The evening flowed between minimalist group numbers and solo moments, often featuring other performers as magician’s assistants. MTHR TRSA begins with a perfect bit. “L.O.V.E.” starts with nineteen seconds of mosquito whine, and as it plays, she swats at the air, reaching and clapping to catch the invisible bug. When the beat drops, she shakes, possessed. When it drops again, she shudders, crumpling under the weight of the bass.

img2
Paris Alexander performing to "Sfire 1." Photo: David Oramas.

For another techno-forward track, “Sfire 1,” it was just Paris Alexander and a flashlight. It’s the ultimate custom strobe: in a flash, the outline of their body. Another flash, the pile of ladders heaped at the back of the stage. Another flash, the disco ball, and the whole space lights up. With maniacal precision, Paris hit every beat of “Sfire 1,” pulling surprises out of the room we’d been sitting in for almost an hour. And then they were above us. Climbing the lighting rig in heels and an ankle length dress, flashlight in hand. Blinding themself with every flash, shaking their mane until their wig flies off.

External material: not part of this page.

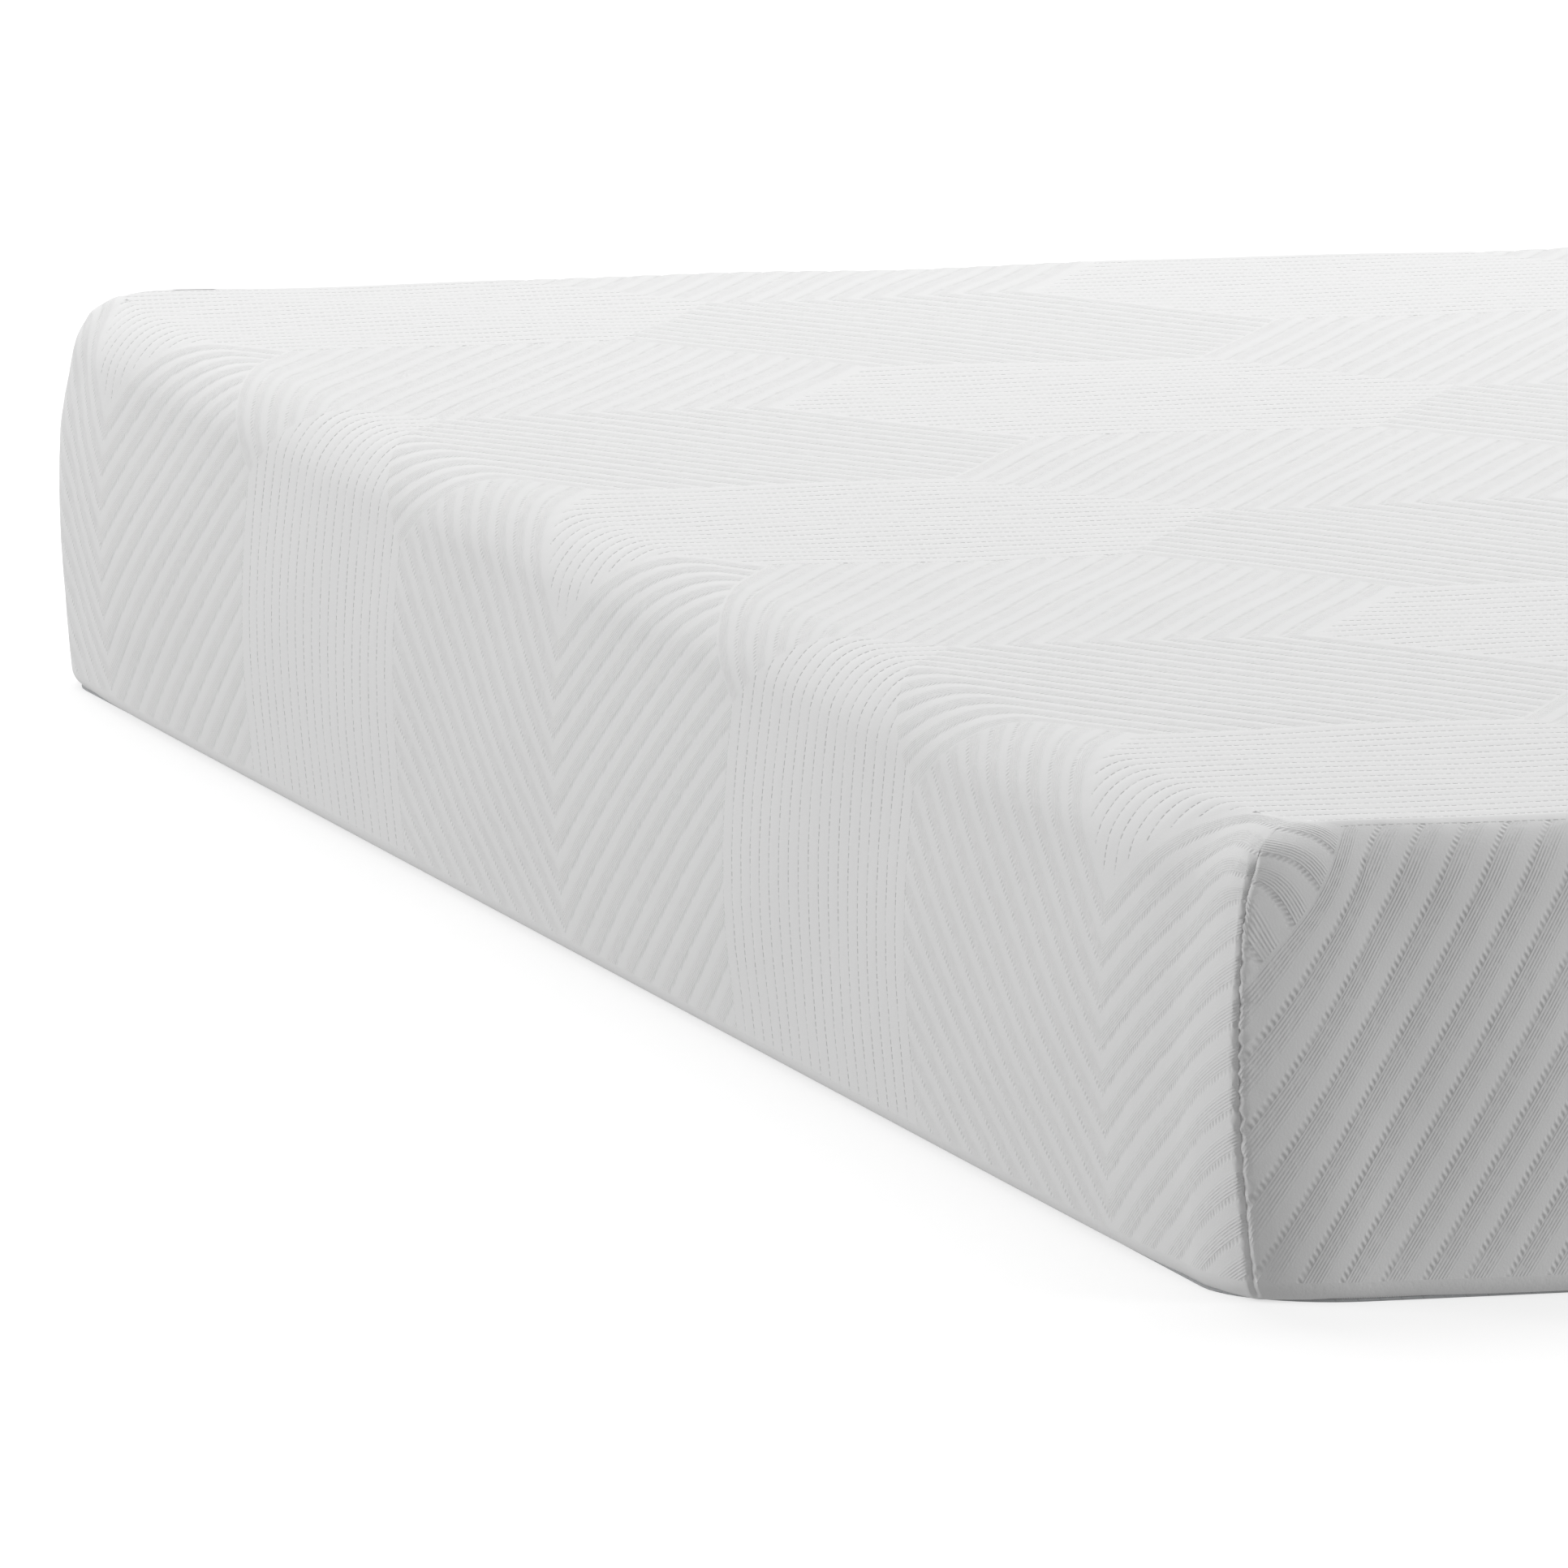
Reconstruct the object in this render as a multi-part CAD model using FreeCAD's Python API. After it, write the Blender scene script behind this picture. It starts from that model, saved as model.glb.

Later, Paris came back to their perch on the rig, still holding the flashlight. They stayed up there, lip syncing to “JUST LIKE WE NEVER SAID GOODBYE.” It hit something mushy inside me, the part that thinks about how so many of us didn’t get to have teen romances, not like this, not the way we are now.

I hadn’t seen you since I was about, mm, sixteen years old And your voice, exactly the same / and it makes me feel, makes me feel / Oh, just like we never said goodbye

Even in a ferocious lip sync, blazing the flashlight in their face over and over, Paris manifested a tenderness not often found in nightlife.

SOPHIE’s music is intimidating. Performing to it is an act of bravery—taking on a legend. God Complex tackled “It’s Okay To Cry,” appearing as the sluttiest fish monster you’ve ever seen. Rosy gills cut along their face, almost open wounds. They curled down to the floor, circling as they lip synced “It’s okay to, it’s okay to cry.” Sensuous and abject. God Complex’s usual trick is stillness: stand above the crowd, make them beg for every move, become untouchable. At Hole Pics, I saw them for the first time vulnerable, small. And that’s the song, isn’t it? A loving embrace from the other side, comfort from someone who has been through your pain.

In keeping with SOPHIE’s discography, the performers exhibit an eclectic range of queer aesthetics. Amygdala emerges in a body-horror crocheted mask. Two performers pull strings of yarn out of their eyes, unraveling Amygdala’s face as they walk away. It’s gruesome yet endearing—you have to think, how long did it take to crochet that? Serena Tea does the glam staples: thigh-high boots, duck walks, an unbelievable latex situation, ponytail whips that could slice you open. The duo EXULT tears at their own clothes, and then at each other in a duet that melds passion and aggression. Swinging along railings to “Immaterial” and winking at the audience, Bri Joy gives us the go-go, pop lift we all needed.

img3
God Complex performing to "It's Okay To Cry." Photo: David Oramas.

We even get a “crying in the club” moment. MTHR TRSA under a polka-dotted spotlight, sob-singing to “Faceshopping (Euphoric Reduce Me to Nothingness Remix)” while the rest of the cast parties in slow motion on stage. Brendan Germain, dressed in all black as the gay man you fear/desire at every rave, passes out poppers.

At the end of the night, XClea took us to church. XClea, shirtless, smokes a cigarette in sequin encrusted strappy knee-high heels. Her performance was billed as a cover of “Is It Cold in the Water?” but it felt completely new: an unleashed gospel, warping and raging through the night. Moments of double voice, something coming through the mic and something altered; a sound that crackles in the worlds beyond artificial and real. My partner and I lean against each other. Chords spill out of the keyboard. We squeeze each other’s hands.

We will be mourned. We will be remembered. We will make each other holy.